Esta es la cultura que genera una alta tolerancia hacia fenómenos como la trata, la esclavitud y la explotación de personas, porque “el cliente siempre tiene la razón” y ese cliente es un hombre que tiene un permiso social histórico para abusar de niños, niñas, mujeres y otras personas de grupos altamente vulnerables.

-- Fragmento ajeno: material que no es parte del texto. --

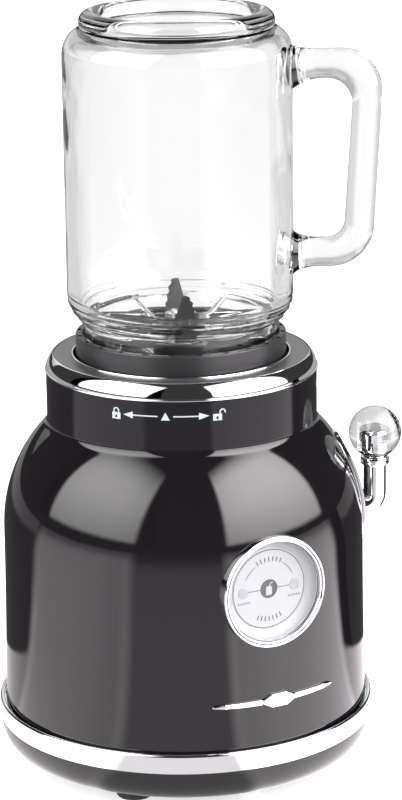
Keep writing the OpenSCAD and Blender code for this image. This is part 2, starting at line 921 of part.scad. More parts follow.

Sin embargo, algunas veces, quienes enganchan a esas personas vulnerables, las que las prostituyen o toleran este orden también son mujeres, porque la cultura patriarcal nos ha cruzado a todos y todas durante 25 siglos y, si no despertamos conciencia alrededor de ello, la replicamos con demasiada facilidad porque está asociada a una lógica de sobrevivencia mercantilista en países tan pobres como Guatemala.
Pero hay que preguntarle a la niña qué siente cuando está tratando de conciliar el sueño o ya está dormida, y ve una sombra masculina a su lado en la oscuridad.
Preguntémosle si tiene miedo y si eso se quita alguna vez. Preguntémosle por qué está tan triste después de que ese señor decidió meterse en su cama la primera vez. Preguntémosle si le preguntaron algo antes de violentar su cuerpo. Preguntémosle si le gustó y le gusta. Preguntémosle si sabe que la valoración y uso arbitrario de su cuerpo es la plataforma que luego le facilitará creer que ese cuerpo es el único medio por el cual puede conseguir cualquier cosa.
Hay que cuidarse de la palabrita “natural”, porque normaliza formas de opresión y esclavitud aceptadas tácitamente por las sociedades, las permite y las tolera.
No es natural que un ser humano sea dueño de otro y que este otro le pertenezca. No es natural que niñas o niños entren a su vida sexual y reproductiva a la fuerza, de la mano de hombres abusadores. No es natural que no protejamos a las personas más vulnerables, porque el espejo más fidedigno donde una sociedad puede reflejarse es la situación que vive la gran mayoría de su niñez, adolescencia y juventud.
No es natural que una mujer sea violada, y menos natural es que no pueda decidir sobre su cuerpo. No es natural el silencio cómplice de los funcionarios de justicia, de las familias y de la sociedad. No es natural que haya madres adolescentes que a los 12 años estén cuidando a otras personas sin haber sido jamás cuidadas. No es natural esta cultura de muerte que tiene a tantas personas prisioneras desde su nacimiento.
El ruiseñor se niega a anidar en la jaula, para que la esclavitud no sea el destino de su cría, dijo Khalil Gibrán alguna vez, así que podemos preguntarnos si queremos volar y cantar o seguir apostándole a vivir en esta jaula donde los cautiverios se toleran, se normalizan y son “naturales”.